Ieri ho risposto a una mascalzonata – la riesumazione ad opera di Renzi di un mio vecchio sms privato per poter dire a Vespa che mi sarei dovuto dimettere da senatore e invece sarei rimasto per amore della poltrona- con quella che è parsa un’altra mascalzonata. “Renzi in mano a una donna”, il Giornale; “Succube di una bella donna”, il Fatto. Stefano Fassina mi ha invitato a scusarmi. Mi scuso per aver dato la stura a interpretazioni siffatte. Non mi interesso di fatti privati, non intendevo fare riferimenti “sessisti”, come dice il Corriere, nè mandare “pizzini”, come scrive Repubblica.
Intendevo reagire all’imbarbarimento della politica di cui, secondo me, il primo responsabile è Matteo Renzi. É il premier che risolve ogni contrasto politico in una battuta sferzante, che supera ogni difficoltà “spianando e asfaltando l’avversario”. É sua la macchina informativa, sui giornali e in rete, che amplifica dette battute fino a promuovere veri e propri linciaggi. Questo mi premeva dire nel post “Risposta agli insulti di Renzi”. Nel quale, certo, ho disegnato un profilo del premier. Quello di uno politico straordinariamente abile nel conflitto politico quotidiano, ma senza una visione del futuro, incerto quando si esce dalla partita a scacchi immediata, insicuro, e anche subalterno, davanti ad alleati emotivamente più solidi, come può essere una “donna bella e decisa”.
“Lui sa che io so” non era minaccia, nè voleva esserlo. Era la constatazione desolata di come Renzi prenda il caterpillar ogni volta che si sente in fallo, che qualcuno accenna alle fragilità che si celano dietro la maschera spavalda, talvolta arrogante, che ama indossare. Io so. So che anche Renzi aveva capito come la legge sulla scuola non fosse una buona legge -lo aveva persino detto in televisione- ma poi l’hanno convinto ed è passato in forza, imponendo la fiducia. So che sulla legge costituzionale ha spianato il Parlamento tre volte su ipotesi differenti e probabilmente contraddittorie. La prima prevedeva un Senato di Governatori e Sindaci, la seconda di Consiglieri-Senatori nominati dai Consigli regionali, la terza un’assise di Consiglieri, sì, ma in qualche modo indicati dal voto popolare. Questo so.
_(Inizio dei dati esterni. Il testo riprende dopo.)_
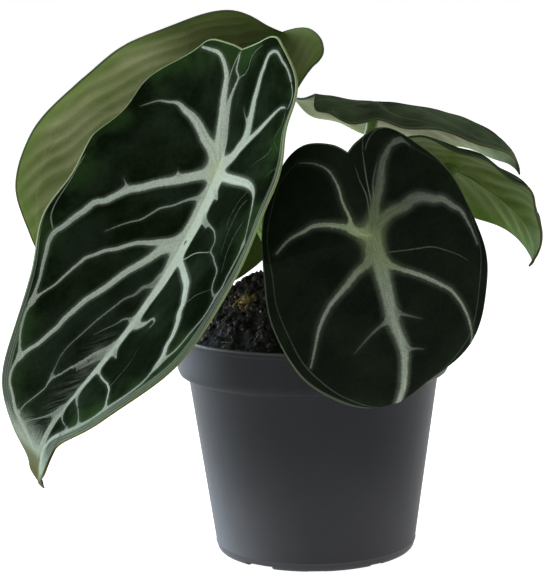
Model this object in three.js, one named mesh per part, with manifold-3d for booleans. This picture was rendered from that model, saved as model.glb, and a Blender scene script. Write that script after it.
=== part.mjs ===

Ma non sono collettore nè diffusore di pettegolezzi. Anche se giornali mi usano per far affiorare, fin nelle prime pagine, insinuazioni da molto tempo disseminate in articoli maliziosi e titoli ammiccanti. Sono colpevole di quel che loro scrivono? In parte sì. Di nuovo ho sottovalutato il degrado nel confronto politico e mediatico nel nostro paese. E sottovalutando, ho provocato il cortocircuito. Di questo mi scuso, innanzitutto con me stesso. Per il calvario a cui mi sto sottoponendo.
Ribadisco, però, che tale degrado è conseguenza di una “narrazione” che troppo spesso non entra nel merito delle scelte né delle riforme. Perché preferisce dividere il mondo tra chi ama l’Italia e chi gufa, tra vincenti e perdenti, rottamatori e rottamati.
Da 19 mesi, da quando il 26 marzo del 2014, insieme ad altri lasciai cadere l’offerta di Renzi -detta in pubblico, davanti a senatori e deputati- di una possibile reiterazione del mandato, alla camera, in cambio della rinuncia al dissenso sulla riforma costituzionale- da quel giorno sono sottoposto a un vero e proprio fuoco di fila. Che usa la mia età, non più giovane ahimè, la carriera fatta in Rai -che da titolo di merito diventa colpa-, il mestiere del giornalista -che mi rende “visibile”- la stessa scelta di accettare la candidatura che mi offrì Bersani, come prove a corredo di una sentenza inappellabile: quest’uomo deve tacere, lasciare la scena, sparire.
Ho la pelle dura. So che l’intolleranza per ora la viviamo come farsa e non come tragedia, che il linciaggio per fortuna è solo mediatico, ma ho voluto dire basta. Spiegando che certe tecniche possono diventare e diventano un boomerang. Non per volontà o colpa di Mineo.